Use the property that the tangent of a circle and the radius are perpendicular to each other at the point of contact. Use the property that angle in a semicircle is a right angle. Hence prove that the angles $\angle \text{ABD}$ and $\angle \text{BCA}$ are equal. Use trigonometry to get a relation between AB, AD and BC. Substitute AD = p, AB = r and BC = 4 to get the required pedal equation.

Complete step-by-step answer :

Pedal equation: Definition: Pedal equation of a curve C and given fixed point O is the relation between r and p, where r is the distance if point O to a point on the curve C and p is the perpendicular distance of O from the tangent line drawn at that point.
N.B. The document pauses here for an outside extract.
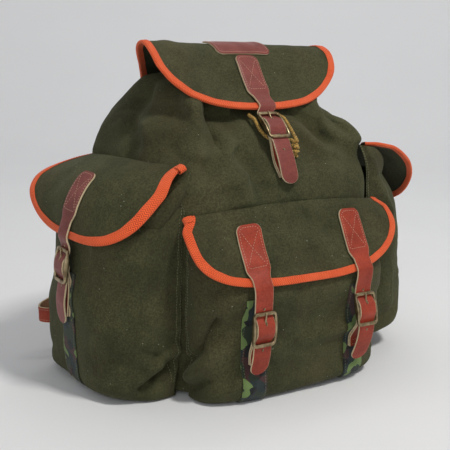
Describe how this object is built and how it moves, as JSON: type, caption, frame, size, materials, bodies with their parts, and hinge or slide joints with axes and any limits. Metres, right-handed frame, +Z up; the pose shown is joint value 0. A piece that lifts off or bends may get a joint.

The point O is called the pedal point and the values r and p are known as the pedal coordinates of the curve C w.r.t the pedal point.
Here we have, the pedal point is A (2,0), and B is any point on the locus. BD is the tangent at point B, and AD is the perpendicular from A on BD. C is the diametrically opposite point of B.
Hence, we have AD = p and AB = r.
Since BC is a diameter, we have $\angle \text{BAC=90}{}^\circ$
Let $\angle \text{BCA=}\theta$.
Hence we have
$\angle \text{CBA=90}{}^\circ \text{-}\theta$
Since BD is a tangent and BC is a diameter, we have $\angle \text{CBD=90}{}^\circ$
Hence, we have $\angle \text{ABD=}\theta$
In triangle ABD, we have $\sin \theta =\dfrac{\text{AD}}{\text{AB}}\text{ (i)}$
In triangle ABC, we have $\sin \theta =\dfrac{\text{AB}}{\text{BC}}\text{ (ii)}$
From (i) and (ii), we get
$\dfrac{\text{AD}}{\text{AB}}=\dfrac{\text{AB}}{\text{BC}}$
Since for circle with equation ${{x}^{2}}+{{y}^{2}}={{a}^{2}}$ radius = a, we have BC = 4.
Put AD = p, AB = r and BC = 4, we get
$\begin{aligned} & \dfrac{p}{r}=\dfrac{r}{4} \\\ & \Rightarrow 4p={{r}^{2}} \\\ \end{aligned}$
which is the required pedal equation of the circle.
Hence option [b] is correct.

Note : In the pedal equation, we denote distance of any point on the locus from the pedal point by r and the distance of the pedal point from the tangent at the point on the locus by p. We then find the relation between p and r. This relation is called the pedal equation of the curve.
Alternative Solution:
Pedal equation of a circle with respect to any point on the circumference of the circle is given by $pd={{r}^{2}}$, where d is the diameter of the circle.
Here d = 4.
Hence the pedal equation is $4p={{r}^{2}}$ .